• EXERCISE PROMPT
Copy out each line of the material below with no changes.
+++ DATA BLOCK
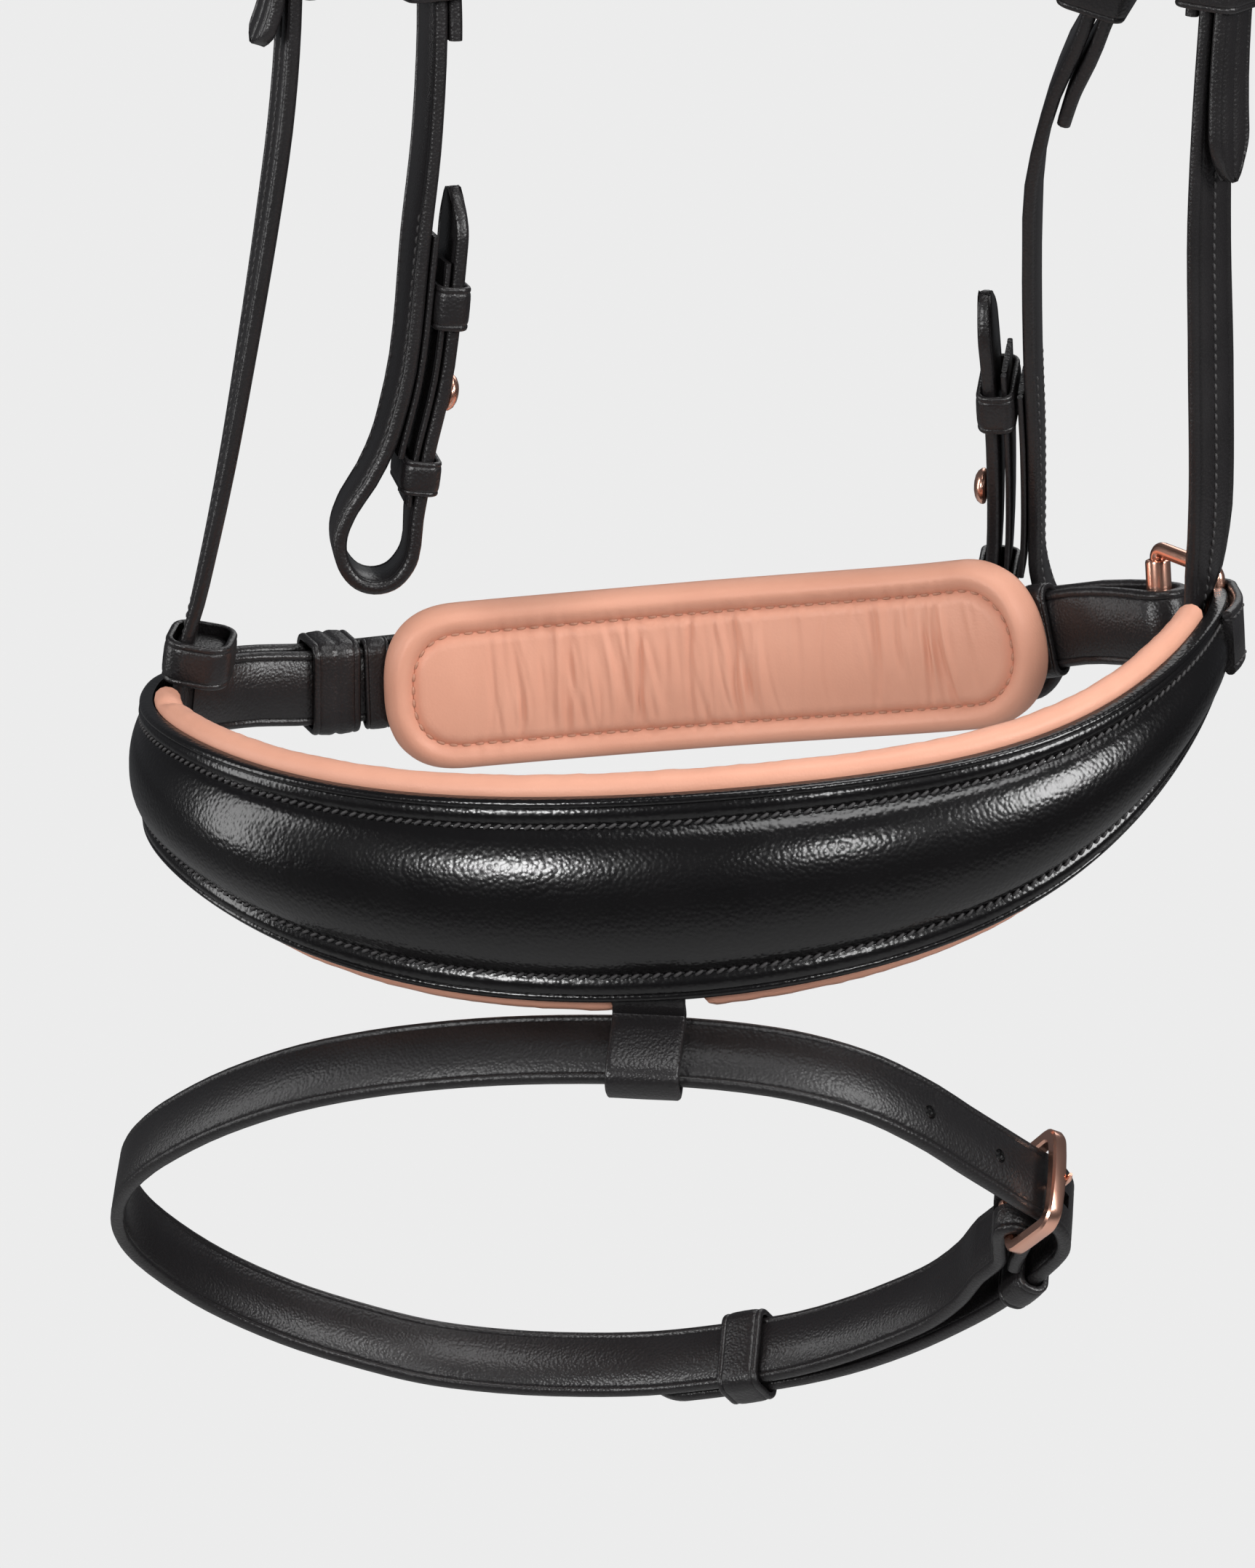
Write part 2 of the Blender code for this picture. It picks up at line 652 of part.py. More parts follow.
def cheek_routes():
    """The lines of the cheekpieces from the crown to the middle of their bit loops and past it."""
    left = [(-95.4, 0.0, -138.0), (-93.0, 0.0, -165.0), (-86.0, 0.0, -205.0), (-78.4, 0.0, -245.0),
            (-75.2, 0.0, -275.0), (-76.4, 0.0, -305.0), (-79.4, 0.0, -330.0), (-82.6, 0.0, -358.0),
            (-87.0, 0.0, -378.0), (-88.8, 0.0, -392.0), (-89.3, 0.0, -400.0), (-89.5, 0.0, -425.0)]
    left_out = [180, 184, 194, 202, 206, 206, 206, 204, 200, 197, 195, 195]
    right = [(95.4, 0.0, -138.0), (93.5, 0.4, -165.0), (87.0, 2.0, -205.0), (77.0, 4.5, -245.0),
             (69.6, 9.0, -275.6), (62.2, 18.0, -292.6), (56.2, 30.0, -315.0), (55.0, 40.0, -334.0),
             (54.8, 54.0, -362.0), (55.6, 64.0, -388.0), (55.4, 72.0, -411.0), (54.2, 75.5, -430.0),
             (53.4, 76.0, -441.0), (53.0, 76.0, -466.0)]
    right_out = [0, -3, -7, -9, -8, -7, -5, -3, -2, -1, 0, 0, 0, 0]
    return {"left": Route(left, left_out), "right": Route(right, right_out)}


def make_hangers():
    """Billets, hanging straps, buckles and keepers of the noseband."""
    tails = {"left": -285.0, "right": -309.5}
    for side, route in hanger_routes().items():
        heel = (route.nearest(BUCKLE_Z), -1.7)
        origin, axes = route_axes(route, *heel)
        tail_run = route.nearest(tails[side])
        curl = 3.0 if side == "left" else 1.4
        point = 4.0 if side == "left" else 11.0
        line = [(0.0, 0.0), (25.0, 0.0), (55.0, 0.0), (heel[0] - 38.0, -1.6)]
        line = weave(heel, 1, line, (), 0.0)
        middle = (heel[0] + 13.0 + tail_run) / 2
        line += [(middle, 3.8), (tail_run, 3.9 + curl)]
        billet = ribbon("noseband_billet_" + side, route, line, HANGER_WIDTH, STRAP_THICKNESS, end_tip=point)
        cut(billet, [tongue_room("room_nose_" + side, origin, axes)])
        start = [(route.length, 0.0), (route.length - 30.0, 0.0), (route.length - 60.0, 0.0),
                 (heel[0] + 60.0, 0.0), (heel[0] + 30.0, 0.0)]
        strap = ribbon("noseband_hanger_" + side, route, fold(heel, start, 1), HANGER_WIDTH, STRAP_THICKNESS)
        cut(strap, [heel_room("heel_nose_" + side, origin, axes)])
        buckle("hanger_buckle_" + side, origin, axes, HANGER_WIDTH)
        place, keeper_axes = route_axes(route, heel[0] + 17.0, 0.2)
        band("hanger_keeper_" + side, place, keeper_axes, HANGER_WIDTH / 2 + 0.7, 6.0, 10.0, KEEPER_THICKNESS)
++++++
• ANSWER TO THE EXERCISE
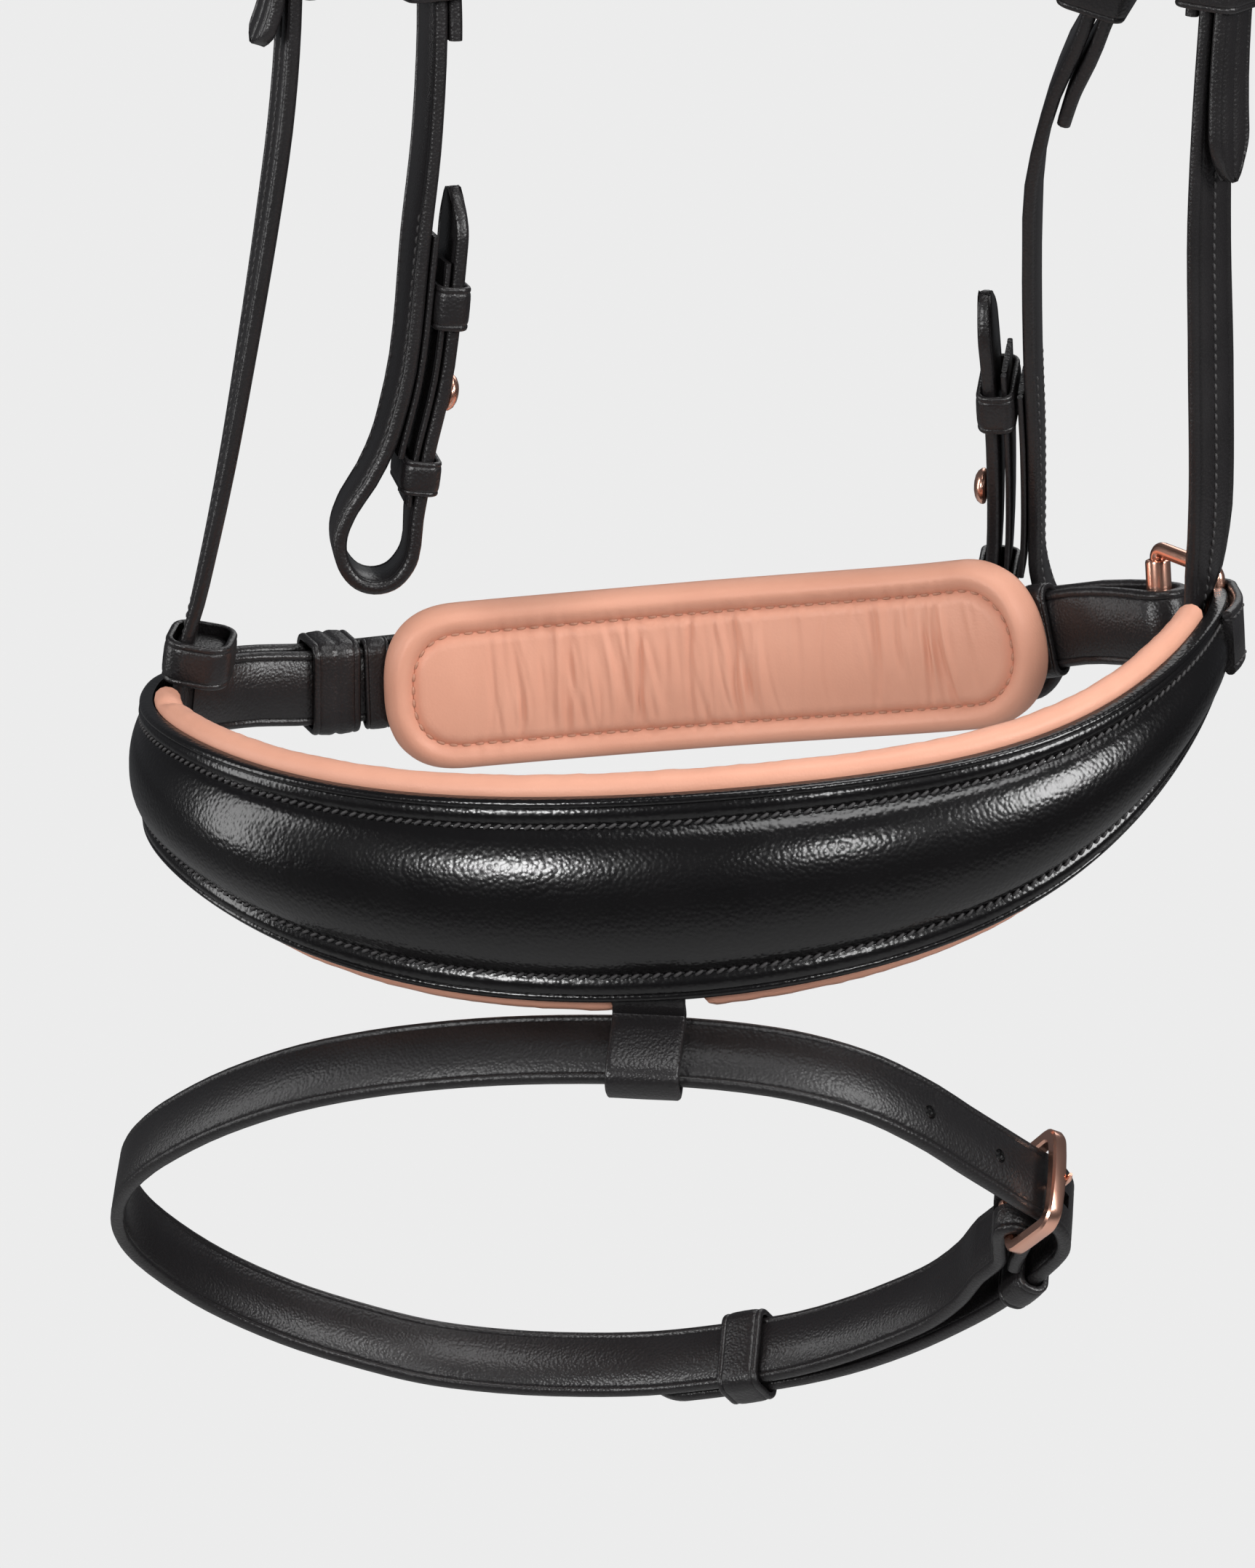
Write part 2 of the Blender code for this picture. It picks up at line 652 of part.py. More parts follow.
def cheek_routes():
    """The lines of the cheekpieces from the crown to the middle of their bit loops and past it."""
    left = [(-95.4, 0.0, -138.0), (-93.0, 0.0, -165.0), (-86.0, 0.0, -205.0), (-78.4, 0.0, -245.0),
            (-75.2, 0.0, -275.0), (-76.4, 0.0, -305.0), (-79.4, 0.0, -330.0), (-82.6, 0.0, -358.0),
            (-87.0, 0.0, -378.0), (-88.8, 0.0, -392.0), (-89.3, 0.0, -400.0), (-89.5, 0.0, -425.0)]
    left_out = [180, 184, 194, 202, 206, 206, 206, 204, 200, 197, 195, 195]
    right = [(95.4, 0.0, -138.0), (93.5, 0.4, -165.0), (87.0, 2.0, -205.0), (77.0, 4.5, -245.0),
             (69.6, 9.0, -275.6), (62.2, 18.0, -292.6), (56.2, 30.0, -315.0), (55.0, 40.0, -334.0),
             (54.8, 54.0, -362.0), (55.6, 64.0, -388.0), (55.4, 72.0, -411.0), (54.2, 75.5, -430.0),
             (53.4, 76.0, -441.0), (53.0, 76.0, -466.0)]
    right_out = [0, -3, -7, -9, -8, -7, -5, -3, -2, -1, 0, 0, 0, 0]
    return {"left": Route(left, left_out), "right": Route(right, right_out)}


def make_hangers():
    """Billets, hanging straps, buckles and keepers of the noseband."""
    tails = {"left": -285.0, "right": -309.5}
    for side, route in hanger_routes().items():
        heel = (route.nearest(BUCKLE_Z), -1.7)
        origin, axes = route_axes(route, *heel)
        tail_run = route.nearest(tails[side])
        curl = 3.0 if side == "left" else 1.4
        point = 4.0 if side == "left" else 11.0
        line = [(0.0, 0.0), (25.0, 0.0), (55.0, 0.0), (heel[0] - 38.0, -1.6)]
        line = weave(heel, 1, line, (), 0.0)
        middle = (heel[0] + 13.0 + tail_run) / 2
        line += [(middle, 3.8), (tail_run, 3.9 + curl)]
        billet = ribbon("noseband_billet_" + side, route, line, HANGER_WIDTH, STRAP_THICKNESS, end_tip=point)
        cut(billet, [tongue_room("room_nose_" + side, origin, axes)])
        start = [(route.length, 0.0), (route.length - 30.0, 0.0), (route.length - 60.0, 0.0),
                 (heel[0] + 60.0, 0.0), (heel[0] + 30.0, 0.0)]
        strap = ribbon("noseband_hanger_" + side, route, fold(heel, start, 1), HANGER_WIDTH, STRAP_THICKNESS)
        cut(strap, [heel_room("heel_nose_" + side, origin, axes)])
        buckle("hanger_buckle_" + side, origin, axes, HANGER_WIDTH)
        place, keeper_axes = route_axes(route, heel[0] + 17.0, 0.2)
        band("hanger_keeper_" + side, place, keeper_axes, HANGER_WIDTH / 2 + 0.7, 6.0, 10.0, KEEPER_THICKNESS)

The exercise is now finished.